Second, get "TCP/IP Lean" by Bentham. He's got an entire TCP/IP stack,
including a web server, running on a PIC!
Third, get a network monitor type (sometimes called sniffers**) package
and *watch* some of this traffic. Fire up your web browser, your FTP
client, Telnet to a host. There are several shareware and demo
versions available for Windows (if you've got Windows Server, MS's
"Network Monitor" comes with it), and several network monitors are
included in your favorite Linux distribution.
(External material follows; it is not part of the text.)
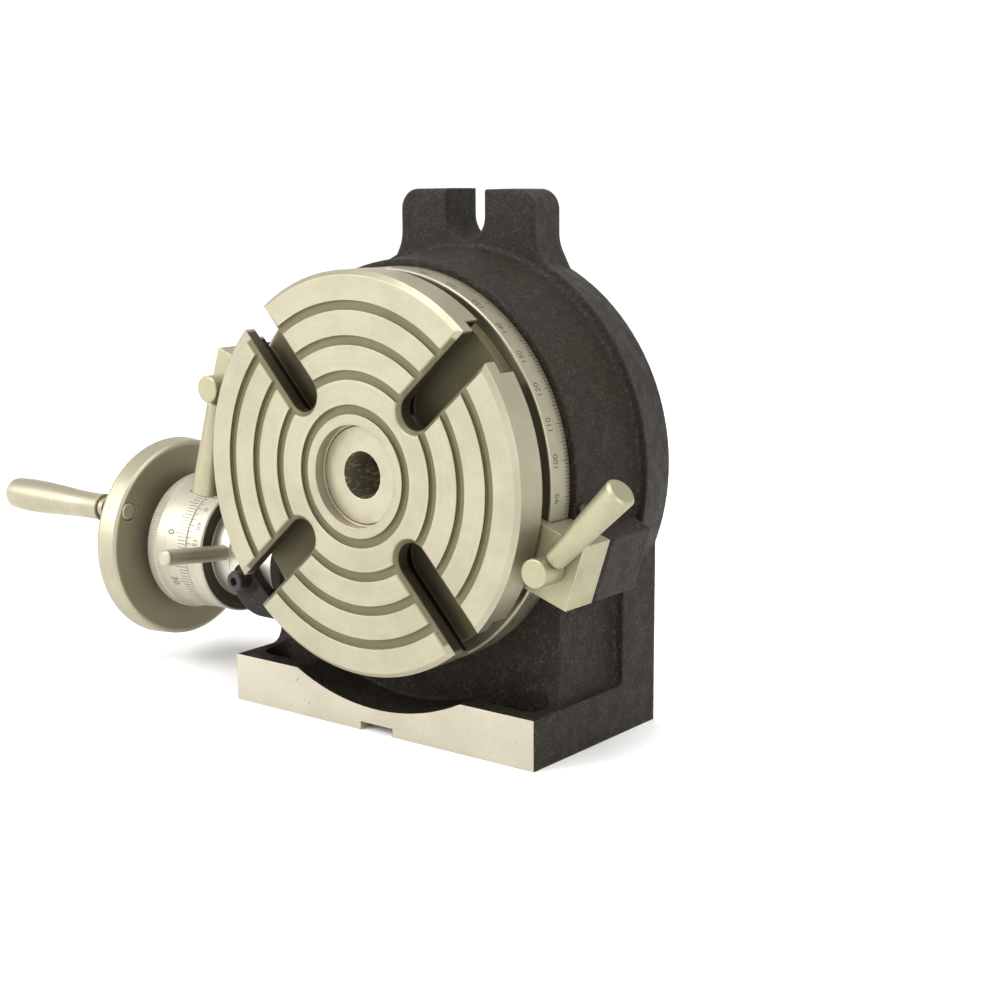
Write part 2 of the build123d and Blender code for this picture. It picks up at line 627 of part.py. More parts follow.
# ============================================================ worm shaft
first_turn_x = -LEAD * THREAD_TURNS / 2
with BuildPart() as worm_shaft:
    root_r = WORM_PITCH_R - 1.2 * MODULE
    with BuildSketch(WORM_SECTION):
        with BuildLine():
            Polyline(
                (-162, 0), (-162, 4.6), (-161.6, 5), (-150.9, 5), (-150.9, SHAFT_R), (-99.2, SHAFT_R),
                (-99.2, SLEEVE_BORE_R - 0.3), (-95.3, SLEEVE_BORE_R - 0.3), (-95.3, SHAFT_R),
                (-20, SHAFT_R), (-20, root_r), (18.6, root_r), (18.6, 6), (33, 6), (33, 0), close=True,
            )
        make_face()
    revolve(axis=WORM_AXIS)
    # slot for the handwheel's key
    with BuildSketch(across(-150.9, WORM_Y, WORM_Z)):
        with Locations((0, SHAFT_R - 0.6)):
            Rectangle(4, 3.8)
    extrude(amount=12, mode=Mode.SUBTRACT)
    with BuildLine():
        thread_path = Helix(
            LEAD, LEAD * THREAD_TURNS, root_r, center=(first_turn_x, WORM_Y, WORM_Z), direction=(1, 0, 0)
        )
    thread_out = thread_path @ 0 - Vector(first_turn_x, WORM_Y, WORM_Z)
    with BuildSketch(Plane(origin=thread_path @ 0, x_dir=thread_out, z_dir=thread_path % 0)):
        with BuildLine():
            Polyline(
                (-0.4, -LEAD / 4 - 1.6 * MODULE * flank), (-0.4, LEAD / 4 + 1.6 * MODULE * flank),
                (2.2 * MODULE, LEAD / 4 - MODULE * flank), (2.2 * MODULE, -LEAD / 4 + MODULE * flank),
                close=True,
            )
        make_face()
    sweep(path=thread_path, is_frenet=True)
save(worm_shaft.part, "worm_shaft")

# ============================================================ dial and handwheel
with BuildPart() as graduated_collar:
    with BuildSketch(WORM_SECTION):
        with BuildLine():
            Polyline(
                (DIAL_X0, HUB_R + 0.05), (DIAL_X0, 28.3), (DIAL_X0 + 0.6, 28.9), (DIAL_X0 + 4.2, 28.9),
                (DIAL_X0 + 4.8, 28.2), (DIAL_X1 - 0.4, 27.0), (DIAL_X1, 26.6), (DIAL_X1, HUB_R + 0.05),
                close=True,
            )
        make_face()
    revolve(axis=WORM_AXIS)
    # groove for the friction spring
    with BuildSketch(WORM_SECTION):
        with Locations(((DIAL_X0 + DIAL_X1) / 2, HUB_R + 1)):
            Rectangle(4, 2.2)
    revolve(axis=WORM_AXIS, mode=Mode.SUBTRACT)
save(graduated_collar.part, "graduated_collar")

with BuildPart() as dial_spring:
    spring_x = (DIAL_X0 + DIAL_X1) / 2 - 1.6
    with BuildSketch(across(spring_x, WORM_Y, WORM_Z)):
        Circle(HUB_R + 1.6)
        Circle(HUB_R + 0.05, mode=Mode.SUBTRACT)
        with Locations((0, HUB_R)):
            Rectangle(3, 6, mode=Mode.SUBTRACT)
    extrude(amount=3.2)
save(dial_spring.part, "dial_spring")

with BuildPart() as handwheel:
    with BuildSketch(WORM_SECTION):
        with BuildLine():
            Polyline(
                (WHEEL_X1, SHAFT_R + 0.02), (WHEEL_X0, SHAFT_R + 0.02), (WHEEL_X0, 17), (WHEEL_X0 + 4, 19),
                (WHEEL_X0 + 4, 28), (WHEEL_X0, 30), (WHEEL_X0, HANDWHEEL_R - 2.5),
                (WHEEL_X0 + 2.5, HANDWHEEL_R), (WHEEL_X1 - 1, HANDWHEEL_R - 0.8),
                (WHEEL_X1, HANDWHEEL_R - 1.8), (WHEEL_X1, HUB_R), (-113, HUB_R), (-113, SHAFT_R + 0.02),
                close=True,
            )
        make_face()
        fillet(vertices().group_by(Axis.Y)[-1], 2)
    revolve(axis=WORM_AXIS)
    # seat for the handle's spindle, wider where its end is riveted over
    with BuildSketch(across(WHEEL_X0 - 1, HANDLE_Y, HANDLE_Z)):
        Circle(3.5)
    extrude(amount=20, mode=Mode.SUBTRACT)
    with BuildSketch(across(WHEEL_X1, HANDLE_Y, HANDLE_Z)):
        Circle(3.9)
    extrude(amount=-1.6, mode=Mode.SUBTRACT)
    # keyway in the bore
    with BuildSketch(across(WHEEL_X0, WORM_Y, WORM_Z)):
        with Locations((0, SHAFT_R)):
            Rectangle(4, 4)
    extrude(amount=12.1, mode=Mode.SUBTRACT)
save(handwheel.part, "handwheel")

with BuildPart() as handwheel_key:
    with BuildSketch(across(-150.8, WORM_Y, WORM_Z)):
        with Locations((0, SHAFT_R - 0.3)):
            Rectangle(3.95, 3.9)
    extrude(amount=11.7)
save(handwheel_key.part, "handwheel_key")

with BuildPart() as handwheel_washer:
    with BuildSketch(across(WHEEL_X0 - 0.02, WORM_Y, WORM_Z)):
        Circle(10.5)
        Circle(5.1, mode=Mode.SUBTRACT)
    extrude(amount=-2)
save(handwheel_washer.part, "handwheel_washer")

with BuildPart() as handwheel_nut:
    with BuildSketch(across(WHEEL_X0 - 2.04, WORM_Y, WORM_Z)):
        RegularPolygon(8.5, 6, major_radius=False)
        Circle(5.02, mode=Mode.SUBTRACT)
    extrude(amount=-7.5)
    with BuildSketch(WORM_SECTION):
        with BuildLine():
            Polyline((WHEEL_X0 - 9.6, 8.6), (WHEEL_X0 - 9.6, 12), (WHEEL_X0 - 7.8, 12), close=True)
        make_face()
    revolve(axis=WORM_AXIS, mode=Mode.SUBTRACT)
save(handwheel_nut.part, "handwheel_nut")

with BuildPart() as handle_spindle:
    with BuildSketch(HANDLE_SECTION):
        with BuildLine():
            Polyline(
                (-206, 0), (-206, 3), (-153.6, 3), (-153.6, 4.6), (WHEEL_X0 - 0.02, 4.6),
                (WHEEL_X0 - 0.02, 3.45), (WHEEL_X1 - 1.7, 3.45), (WHEEL_X1 - 1.55, 3.85),
                (WHEEL_X1 - 0.2, 3.6), (WHEEL_X1 + 0.3, 3), (WHEEL_X1 + 0.3, 0), close=True,
            )
        make_face()
    revolve(axis=HANDLE_AXIS)
save(handle_spindle.part, "handle_spindle")

with BuildPart() as handle_grip:
    with BuildSketch(HANDLE_SECTION):
        with BuildLine():
            Line((-206.5, 0), (-213.5, 0))
            Line((-213.5, 0), (-213.5, 4.4))
            RadiusArc((-213.5, 4.4), (-211, 6.7), 2.6)
            Spline((-211, 6.7), (-200, 7.1), (-176, 6.1), (-160, 5.6), (-154.2, 5.8))
            Polyline((-154.2, 5.8), (-154, 5.2), (-154, 3.05), (-206.5, 3.05), (-206.5, 0))
        make_face()
    revolve(axis=HANDLE_AXIS)
save(handle_grip.part, "handle_grip")

# ============================================================ rim clamps
for side in ("right", "left"):
    with BuildPart() as clamp_block:
        with BuildSketch(clamp_plane(BLOCK_FRONT_Y, side)):
            with Locations(((CLAMP_OUTER + 70) / 2, 0)):
                Rectangle(CLAMP_OUTER - 70, 2 * CLAMP_HALF_W)
            Circle(CLAMP_GROOVE_R + 0.8, mode=Mode.SUBTRACT)
        extrude(amount=BLOCK_FRONT_Y - BLOCK_BACK_Y)
        # behind its lip the block stands clear of the graduated rim
        with BuildSketch(upright(RIM_FRONT_Y - 0.35, z=AXIS_Z)):
            Circle(TABLE_R + 0.7)
        extrude(amount=-20, mode=Mode.SUBTRACT)
        with BuildSketch(clamp_plane(BLOCK_FRONT_Y - 1, side)):
            with Locations((CLAMP_R, 0)):
                Circle(STUD_THREAD_R + 0.05)
        extrude(amount=-20, mode=Mode.SUBTRACT)
    save(clamp_block.part, f"clamp_block_{side}")

    stud_x, stud_z = clamp_centre(side)
    lever_turn = radians(LEVER_ANGLES[side])
    lever_out = Vector(cos(lever_turn), 0, sin(lever_turn))
    lever_root = Vector(stud_x, LEVER_Y, stud_z)
    lever_plane = Plane(origin=lever_root, x_dir=(0, -1, 0), z_dir=lever_out)
    with BuildPart() as clamp_stud:
        with BuildSketch(upright(STUD_FRONT_Y, stud_x, stud_z)):
            Circle(STUD_R)
        extrude(amount=STUD_FRONT_Y - BLOCK_FRONT_Y + 0.3)
        chamfer(faces().sort_by(Axis.Y)[0].edges(), 0.4)
        with BuildSketch(upright(BLOCK_FRONT_Y - 0.3, stud_x, stud_z)):
            Circle(STUD_THREAD_R)
        extrude(amount=BLOCK_FRONT_Y - 0.3 - 5.5)
        with BuildSketch(lever_plane):
            Circle(2.55)
        extrude(amount=8, mode=Mode.SUBTRACT)
    save(clamp_stud.part, f"clamp_stud_{side}")

    lever_section = Plane(origin=lever_root, x_dir=lever_out, z_dir=(0, -1, 0))
    with BuildPart() as clamp_lever:
        with BuildSketch(lever_section):
            with BuildLine():
                Polyline(
                    (0.3, 0), (0.3, 2.5), (STUD_R + 0.1, 2.5), (STUD_R + 0.1, 3.2),
                    (STUD_R + 1.2, 4.0), (LEVER_LENGTH - 0.9, 5.7), (LEVER_LENGTH, 4.8),
                    (LEVER_LENGTH, 0), close=True,
                )
            make_face()
        revolve(axis=Axis(lever_root, lever_out))
    save(clamp_lever.part, f"clamp_lever_{side}")

# ============================================================ locating keys
for place, z in KEY_ZS.items():
    with BuildPart() as locating_key:
        with BuildSketch(upright(FOOT_HALF_Y - KEYWAY_DEPTH + 0.02, z=z)):
            RectangleRounded(KEYWAY_W - 0.04, KEY_LENGTH, 2)
        extrude(amount=-KEY_THICK)
        chamfer(faces().sort_by(Axis.Y)[-1].edges(), 0.5)
        with BuildSketch(upright(FOOT_HALF_Y - KEYWAY_DEPTH, z=z)):
            Circle(3.3)
        extrude(amount=-KEY_THICK - 1, mode=Mode.SUBTRACT)
        with BuildSketch(upright(FOOT_HALF_Y - KEYWAY_DEPTH + KEY_THICK, z=z)):
            Circle(5.6)
        extrude(amount=6.3, mode=Mode.SUBTRACT)
    save(locating_key.part, f"locating_key_{place}")

with BuildPart() as key_screws:
    seat_y = FOOT_HALF_Y - KEYWAY_DEPTH + KEY_THICK - 6.3
    for z in KEY_ZS.values():
        with BuildSketch(upright(seat_y + 0.02, z=z)):
            Circle(5)
        extrude(amount=-6)
        with BuildSketch(upright(seat_y + 6.02, z=z)):
            RegularPolygon(2.9, 6)
        extrude(amount=3, mode=Mode.SUBTRACT)
        with BuildSketch(upright(seat_y + 0.02, z=z)):
            Circle(3)
        extrude(amount=14)
save(key_screws.part, "key_screws")
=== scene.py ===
"""Looks for a 150 mm rotary table: its graduations, its knurls, every finish and the stage."""

import math

import bmesh
import bpy
from bpy.props import FloatProperty, FloatVectorProperty, PointerProperty
from mathutils import Matrix, Vector


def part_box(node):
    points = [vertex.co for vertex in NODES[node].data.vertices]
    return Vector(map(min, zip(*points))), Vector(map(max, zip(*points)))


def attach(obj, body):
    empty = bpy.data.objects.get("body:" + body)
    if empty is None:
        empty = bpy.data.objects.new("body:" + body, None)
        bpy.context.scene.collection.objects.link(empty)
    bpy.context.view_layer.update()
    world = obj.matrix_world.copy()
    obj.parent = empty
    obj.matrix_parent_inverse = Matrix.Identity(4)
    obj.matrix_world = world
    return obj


bl_info = {
    "name": "Rotary Table Looks",
    "version": (1, 0, 0),
    "blender": (4, 5, 0),
    "location": "View3D > Sidebar > Rotary Table",
    "description": "Graduations, knurls, finishes and a stage for a rotary table",
    "category": "Object",
}

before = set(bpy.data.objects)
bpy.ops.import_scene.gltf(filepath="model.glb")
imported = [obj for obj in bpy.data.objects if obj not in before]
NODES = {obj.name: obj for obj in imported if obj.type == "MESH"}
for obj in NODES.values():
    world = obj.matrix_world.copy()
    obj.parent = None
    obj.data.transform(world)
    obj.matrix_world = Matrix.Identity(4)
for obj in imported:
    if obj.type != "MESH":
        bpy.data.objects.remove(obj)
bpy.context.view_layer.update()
MM = 0.001


# ============================================================ places, read from the frame
def middle(node):
    low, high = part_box(node)
    return (low + high) / 2


TABLE_LOW, TABLE_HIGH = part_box("table_plate")
TABLE_AXIS = Vector((0, 0, middle("table_plate").z))
TABLE_R = (TABLE_HIGH.x - TABLE_LOW.x) / 2
FACE_Y = TABLE_LOW.y
RIM_FRONT_Y = FACE_Y + 19.7 * MM
RIM_BACK_Y = FACE_Y + 31.0 * MM
RIM_R = TABLE_R - 0.2 * MM

DIAL_LOW, DIAL_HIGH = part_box("graduated_collar")
WORM_AXIS = Vector((0, middle("graduated_collar").y, middle("graduated_collar").z))
DIAL_R = (DIAL_HIGH.z - DIAL_LOW.z) / 2
VERNIER_LOW, VERNIER_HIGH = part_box("vernier_ring")
HANDWHEEL_LOW, HANDWHEEL_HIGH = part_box("handwheel")
HANDWHEEL_R = (HANDWHEEL_HIGH.z - HANDWHEEL_LOW.z) / 2
WEB_X = HANDWHEEL_LOW.x + 12.2 * MM
TABLE_TURN = -2.5  # degrees that the table stands round from its zero mark
DIAL_ZERO = 18.8  # degrees that the dial's zero stands above the front
VERNIER_ZERO = 44.0
VERNIER_STEP = 5.5
DIAL_TAPER = 1.2 / 16.2
CASTING_LOW, CASTING_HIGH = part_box("base_casting")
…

I cannot emphasize this enough - get a network monitor. Not only is it
a wonderful learning tool, it's an invaluable debugging tool for when
you're trying to figure out what your device is actually doing when
your PC application isn't seeing anything. All of these will do a nice
job decoding the Ethernet and TCP/IP headers, so it's pretty easy to
follow what's going on.
Finally, look at some of the packaged solutions. If you already have a
serial port, there are several serial-to-TCP/IP converters on the
market. You establish a TCP connection from the PC to that (some are
set up as Telnet servers), and you're all set. The down-side is that
it's an extra part. Most of the embedded CPU vendors also have
versions of their CPUs with embedded Ethernet controllers, and have
available TCP/IP stacks so you don't have to write your own.
To give you an idea of the scope, you can probably do a functional UDP
based device, from bare metal (eg. the Ethernet controller chip) on up,
in about 3000 lines of C code. A full TCP/IP stack is probably
10-20KLOCS.
-Robert
*OK, so no one's seen StarNet in a couple of decades...
**"Sniffer" is actually a trademark of a high end network monitor
that's been around for a very long time.